- REQUEST: Read through the entries below and return each line with the word "code".

- EXERCISE INPUT:
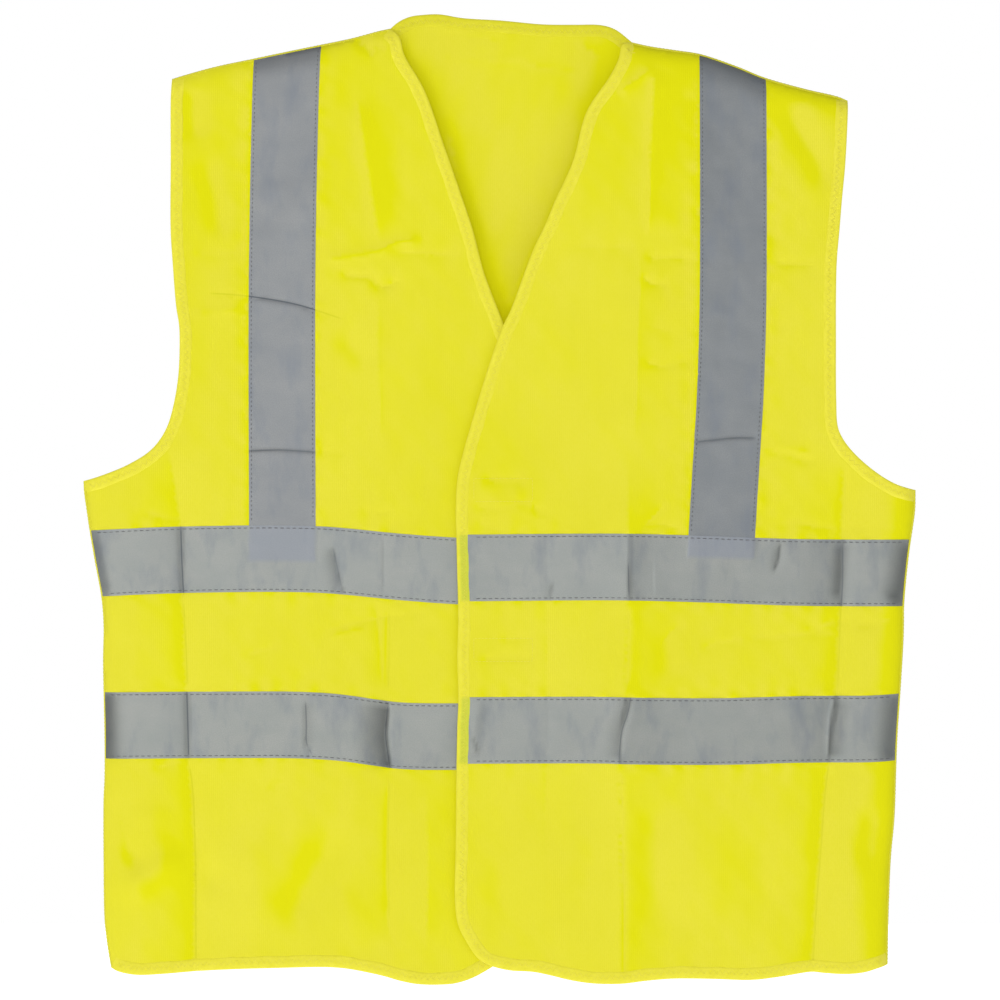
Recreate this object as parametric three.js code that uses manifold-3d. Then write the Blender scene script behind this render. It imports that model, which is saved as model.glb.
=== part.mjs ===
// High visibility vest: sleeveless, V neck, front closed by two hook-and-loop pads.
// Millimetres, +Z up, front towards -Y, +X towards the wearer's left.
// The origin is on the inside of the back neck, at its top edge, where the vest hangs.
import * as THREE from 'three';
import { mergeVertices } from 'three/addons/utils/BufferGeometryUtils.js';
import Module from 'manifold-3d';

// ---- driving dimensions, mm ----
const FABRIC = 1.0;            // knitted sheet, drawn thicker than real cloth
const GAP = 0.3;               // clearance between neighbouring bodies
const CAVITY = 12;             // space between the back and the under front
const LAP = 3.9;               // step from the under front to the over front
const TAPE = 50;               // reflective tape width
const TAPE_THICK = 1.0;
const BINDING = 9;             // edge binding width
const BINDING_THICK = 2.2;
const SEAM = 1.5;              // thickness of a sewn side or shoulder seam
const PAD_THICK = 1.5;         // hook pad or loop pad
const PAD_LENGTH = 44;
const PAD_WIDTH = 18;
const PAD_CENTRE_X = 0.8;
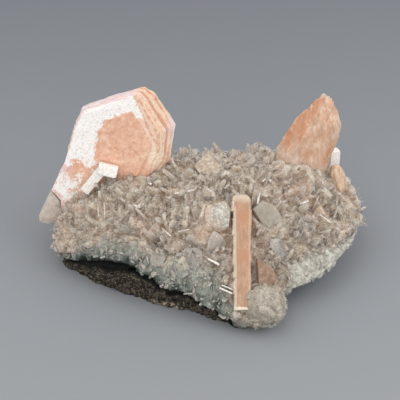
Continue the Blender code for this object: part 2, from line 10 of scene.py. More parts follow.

- OUTPUT OF THE EXERCISE:
Recreate this object as parametric three.js code that uses manifold-3d. Then write the Blender scene script behind this render. It imports that model, which is saved as model.glb.
Continue the Blender code for this object: part 2, from line 10 of scene.py. More parts follow.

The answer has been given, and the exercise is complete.